Responding to Skeptical and Islamic Objections

Skeptics often argue that the New Testament does not explicitly call Jesus “God.” However, passages such as John 1:1, Titus 2:13, and Hebrews 1:8–9 directly do so. Others claim that worship of Jesus contradicts monotheism, but the New Testament authors, steeped in Jewish monotheism, saw Jesus as included in the divine identity without abandoning the oneness of God.

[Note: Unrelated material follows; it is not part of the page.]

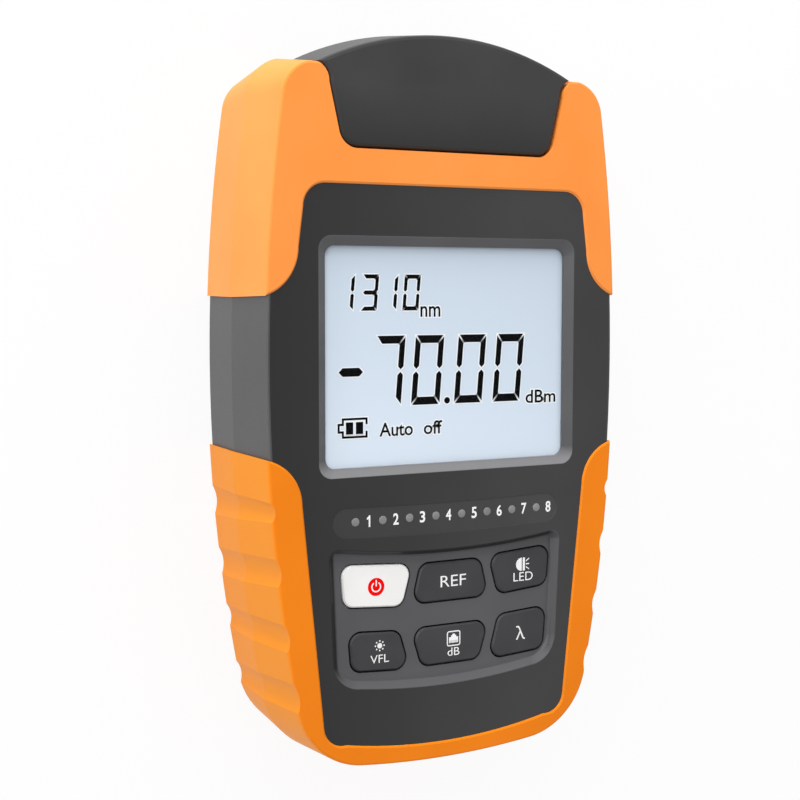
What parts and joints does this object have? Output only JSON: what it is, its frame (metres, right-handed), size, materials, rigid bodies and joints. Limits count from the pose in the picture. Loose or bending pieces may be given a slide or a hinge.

Islam, in particular, denies the divinity of Jesus, reducing Him to a prophet. The Qur’an (Q. 5:72) explicitly denies that Jesus is God. Yet, this view fails to account for the earliest Christian witness, which unanimously confessed Jesus as Lord and God. Furthermore, Islamic arguments often conflate Christian monotheism with polytheism, misunderstanding the doctrine of the Trinity. Christianity does not teach three gods but one God in three persons, with Jesus fully participating in the divine essence.


Conclusion

The testimony of Scripture, the witness of the early church, and the theological coherence of Christian doctrine affirm the truth: Jesus is God. He is the blessed and only Sovereign, the King of kings and Lord of lords, the immortal Light, the Creator, Sustainer, and Redeemer of all. To Him belong honor, glory, and eternal power. Any denial of His deity undermines the very heart of the gospel.

As the apostle Paul affirms, and as the church has proclaimed throughout the ages, worship belongs to Christ alone—for Jesus is God.


References

  • The Holy Bible, Christian Standard Bible (CSB).

  • Bauckham, Richard. Jesus and the God of Israel: God Crucified and Other Studies on the New Testament’s Christology of Divine Identity. Grand Rapids: Eerdmans, 2008.

  • Grudem, Wayne. Systematic Theology. Grand Rapids: Zondervan, 1994.

  • Hurtado, Larry W. Lord Jesus Christ: Devotion to Jesus in Earliest Christianity. Grand Rapids: Eerdmans, 2003.

  • Oden, Thomas C. Classic Christianity: A Systematic Theology. New York: HarperOne, 1992.

  • Wright, N. T. The Resurrection of the Son of God. Minneapolis: Fortress Press, 2003.